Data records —
-------
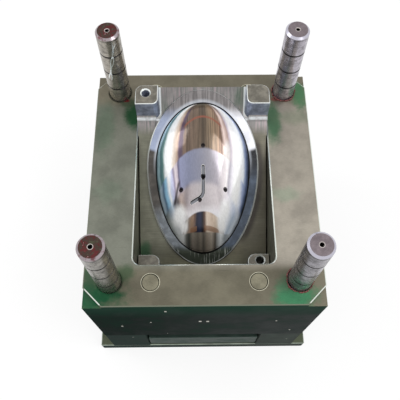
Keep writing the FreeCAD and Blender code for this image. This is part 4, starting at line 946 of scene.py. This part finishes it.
studio = {"world": 0.8, "floorReach": 6.0, "shadow": 0.2, "white": (1, 1, 1, 1), "roughness": 0.9,
          # lamps: place, aim, size, watts
          "lamps": [((0.9, -0.5, 1.9), (0, 0, 0.35), 0.9, 13.0),
                    ((-1.2, 0.2, 1.5), (0, 0, 0.35), 0.8, 8.0)]}


def seenDirectly(tree):
    # 1 for what the eye, a mirror or glass shows of the surroundings, 0 for their light
    path = addNode(tree, "LightPath")
    return larger(larger(path["Is Camera Ray"], path["Is Glossy Ray"]),
                  path["Is Transmission Ray"])


def makeStudio(form):
    # an even white surrounding, a white floor that keeps a soft shadow, and two soft lamps
    world = bpy.data.worlds.new("studio")
    world.use_nodes = True
    bpy.context.scene.world = world
    tree = world.node_tree
    fill(tree.nodes["Background"], {"Color": form["white"], "Strength": blendValues(
        seenDirectly(tree), form["world"], 1.0)})

    reach = form["floorReach"]
    mesh = bpy.data.meshes.new("floor")
    mesh.from_pydata([(-reach, -reach, 0), (reach, -reach, 0), (reach, reach, 0),
                      (-reach, reach, 0)], [], [(0, 1, 2, 3)])
    floor = addObject("floor", mesh)
    material = bpy.data.materials.new("paleFloor")
    material.use_nodes = True
    tree = material.node_tree
    paper = tree.nodes["Principled BSDF"]
    fill(paper, {"Base Color": form["white"], "Roughness": form["roughness"]})
    glow = addNode(tree, "Emission", {"Color": form["white"], "Strength": 1.0})[0]
    share = times(seenDirectly(tree), 1 - form["shadow"])
    mixed = addNode(tree, "MixShader", {0: share, 1: paper.outputs[0], 2: glow})[0]
    fill(tree.nodes["Material Output"], {"Surface": mixed})
    mesh.materials.append(material)

    for number, (place, aim, size, watts) in enumerate(form["lamps"]):
        data = bpy.data.lights.new(f"softbox{number}", "AREA")
        data.shape, data.size, data.energy = "SQUARE", size, watts
        lamp = addObject(f"softbox{number}", data)
        lamp.location = place
        lamp.rotation_euler = (Vector(aim) - Vector(place)).to_track_quat("-Z", "Y").to_euler()
    bpy.context.scene.view_settings.view_transform = "Standard"


makeStudio(studio)
print("camera, floor and lamps made")
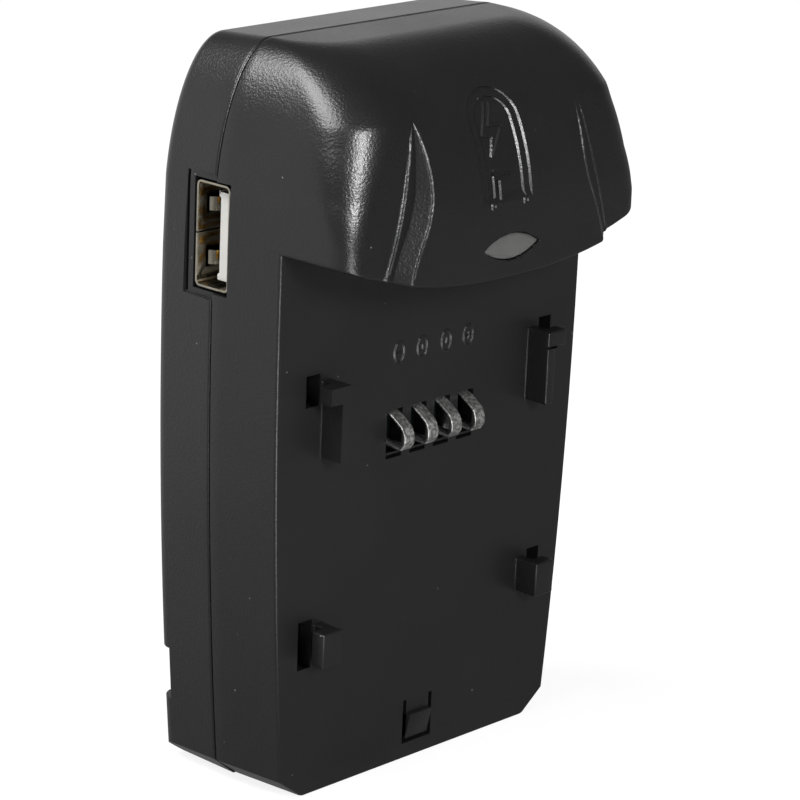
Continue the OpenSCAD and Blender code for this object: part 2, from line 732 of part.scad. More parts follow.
-------
GIVEN EXERCISE — Repeat the data exactly. Leave nothing out.

SOLUTION TO THIS EXERCISE —
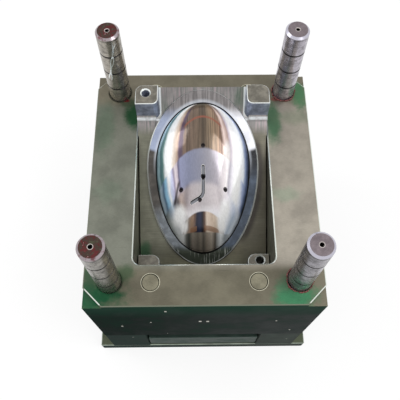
Keep writing the FreeCAD and Blender code for this image. This is part 4, starting at line 946 of scene.py. This part finishes it.
studio = {"world": 0.8, "floorReach": 6.0, "shadow": 0.2, "white": (1, 1, 1, 1), "roughness": 0.9,
          # lamps: place, aim, size, watts
          "lamps": [((0.9, -0.5, 1.9), (0, 0, 0.35), 0.9, 13.0),
                    ((-1.2, 0.2, 1.5), (0, 0, 0.35), 0.8, 8.0)]}


def seenDirectly(tree):
    # 1 for what the eye, a mirror or glass shows of the surroundings, 0 for their light
    path = addNode(tree, "LightPath")
    return larger(larger(path["Is Camera Ray"], path["Is Glossy Ray"]),
                  path["Is Transmission Ray"])


def makeStudio(form):
    # an even white surrounding, a white floor that keeps a soft shadow, and two soft lamps
    world = bpy.data.worlds.new("studio")
    world.use_nodes = True
    bpy.context.scene.world = world
    tree = world.node_tree
    fill(tree.nodes["Background"], {"Color": form["white"], "Strength": blendValues(
        seenDirectly(tree), form["world"], 1.0)})

    reach = form["floorReach"]
    mesh = bpy.data.meshes.new("floor")
    mesh.from_pydata([(-reach, -reach, 0), (reach, -reach, 0), (reach, reach, 0),
                      (-reach, reach, 0)], [], [(0, 1, 2, 3)])
    floor = addObject("floor", mesh)
    material = bpy.data.materials.new("paleFloor")
    material.use_nodes = True
    tree = material.node_tree
    paper = tree.nodes["Principled BSDF"]
    fill(paper, {"Base Color": form["white"], "Roughness": form["roughness"]})
    glow = addNode(tree, "Emission", {"Color": form["white"], "Strength": 1.0})[0]
    share = times(seenDirectly(tree), 1 - form["shadow"])
    mixed = addNode(tree, "MixShader", {0: share, 1: paper.outputs[0], 2: glow})[0]
    fill(tree.nodes["Material Output"], {"Surface": mixed})
    mesh.materials.append(material)

    for number, (place, aim, size, watts) in enumerate(form["lamps"]):
        data = bpy.data.lights.new(f"softbox{number}", "AREA")
        data.shape, data.size, data.energy = "SQUARE", size, watts
        lamp = addObject(f"softbox{number}", data)
        lamp.location = place
        lamp.rotation_euler = (Vector(aim) - Vector(place)).to_track_quat("-Z", "Y").to_euler()
    bpy.context.scene.view_settings.view_transform = "Standard"


makeStudio(studio)
print("camera, floor and lamps made")
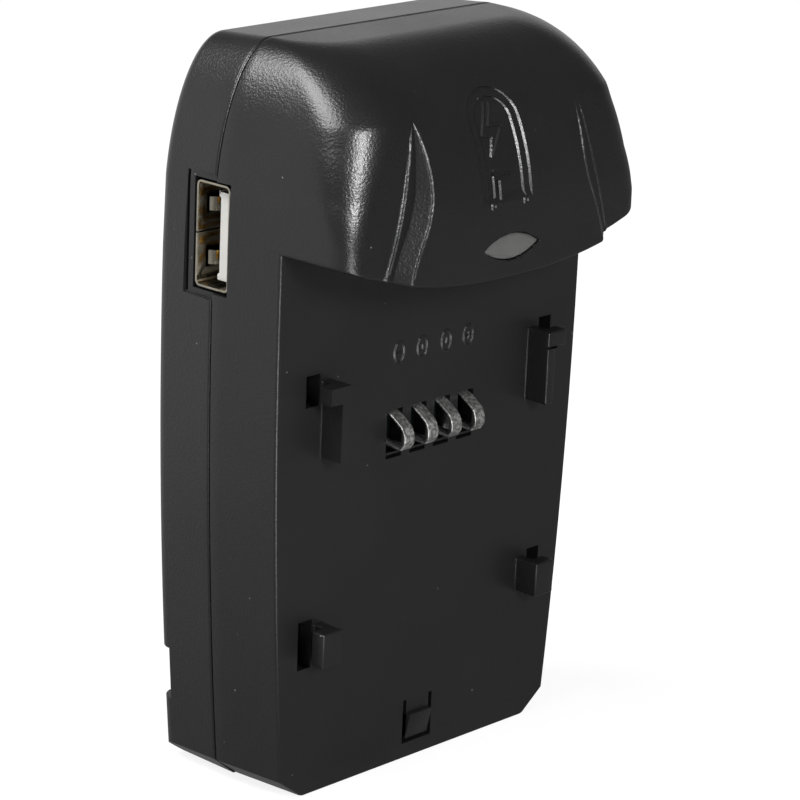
Continue the OpenSCAD and Blender code for this object: part 2, from line 732 of part.scad. More parts follow.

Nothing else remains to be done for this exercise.